EXERCISE OBJECTIVE: Give back, exactly as it appears, the run of lines opening with the one containing "Continue the three.js" and closing with the one containing "7, 5), shine=0.1)". Nothing outside that run should appear.

MATERIAL SHOWN:
++++
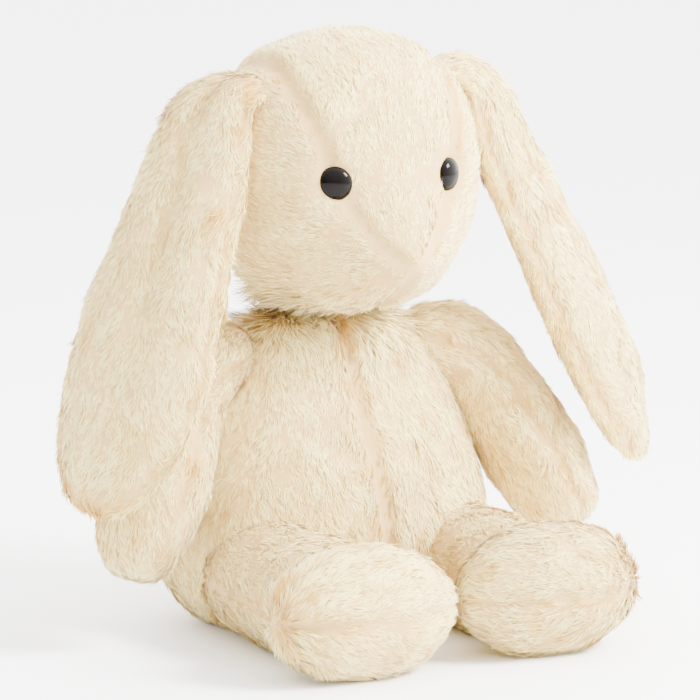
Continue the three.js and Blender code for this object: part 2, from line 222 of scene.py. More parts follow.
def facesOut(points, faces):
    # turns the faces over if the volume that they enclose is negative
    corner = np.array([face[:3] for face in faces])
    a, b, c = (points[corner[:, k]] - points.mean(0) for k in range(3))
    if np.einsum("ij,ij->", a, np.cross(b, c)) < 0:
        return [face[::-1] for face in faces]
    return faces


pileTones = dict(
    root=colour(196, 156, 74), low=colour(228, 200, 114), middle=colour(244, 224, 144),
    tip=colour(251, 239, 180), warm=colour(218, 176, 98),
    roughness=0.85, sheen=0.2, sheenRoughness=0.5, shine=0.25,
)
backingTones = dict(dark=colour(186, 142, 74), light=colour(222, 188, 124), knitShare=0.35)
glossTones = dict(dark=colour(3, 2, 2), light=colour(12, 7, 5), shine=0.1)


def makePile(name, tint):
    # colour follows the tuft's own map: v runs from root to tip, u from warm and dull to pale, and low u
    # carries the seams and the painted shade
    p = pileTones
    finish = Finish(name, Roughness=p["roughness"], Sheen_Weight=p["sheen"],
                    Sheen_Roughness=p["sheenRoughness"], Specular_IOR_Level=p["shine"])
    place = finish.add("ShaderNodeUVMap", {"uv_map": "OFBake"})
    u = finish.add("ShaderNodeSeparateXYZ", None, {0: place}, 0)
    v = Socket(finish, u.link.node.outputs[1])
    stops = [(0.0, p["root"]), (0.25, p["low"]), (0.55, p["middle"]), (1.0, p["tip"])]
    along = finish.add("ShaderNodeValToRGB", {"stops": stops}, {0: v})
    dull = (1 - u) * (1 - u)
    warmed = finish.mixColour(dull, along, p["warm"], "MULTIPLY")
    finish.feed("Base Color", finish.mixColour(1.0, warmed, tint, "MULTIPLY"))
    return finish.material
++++
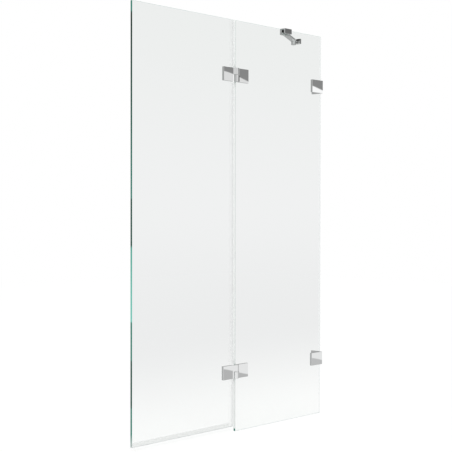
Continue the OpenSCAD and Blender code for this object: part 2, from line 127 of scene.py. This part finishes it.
++++
ANSWER TO THE PROBLEM:
Continue the three.js and Blender code for this object: part 2, from line 222 of scene.py. More parts follow.
def facesOut(points, faces):
    # turns the faces over if the volume that they enclose is negative
    corner = np.array([face[:3] for face in faces])
    a, b, c = (points[corner[:, k]] - points.mean(0) for k in range(3))
    if np.einsum("ij,ij->", a, np.cross(b, c)) < 0:
        return [face[::-1] for face in faces]
    return faces


pileTones = dict(
    root=colour(196, 156, 74), low=colour(228, 200, 114), middle=colour(244, 224, 144),
    tip=colour(251, 239, 180), warm=colour(218, 176, 98),
    roughness=0.85, sheen=0.2, sheenRoughness=0.5, shine=0.25,
)
backingTones = dict(dark=colour(186, 142, 74), light=colour(222, 188, 124), knitShare=0.35)
glossTones = dict(dark=colour(3, 2, 2), light=colour(12, 7, 5), shine=0.1)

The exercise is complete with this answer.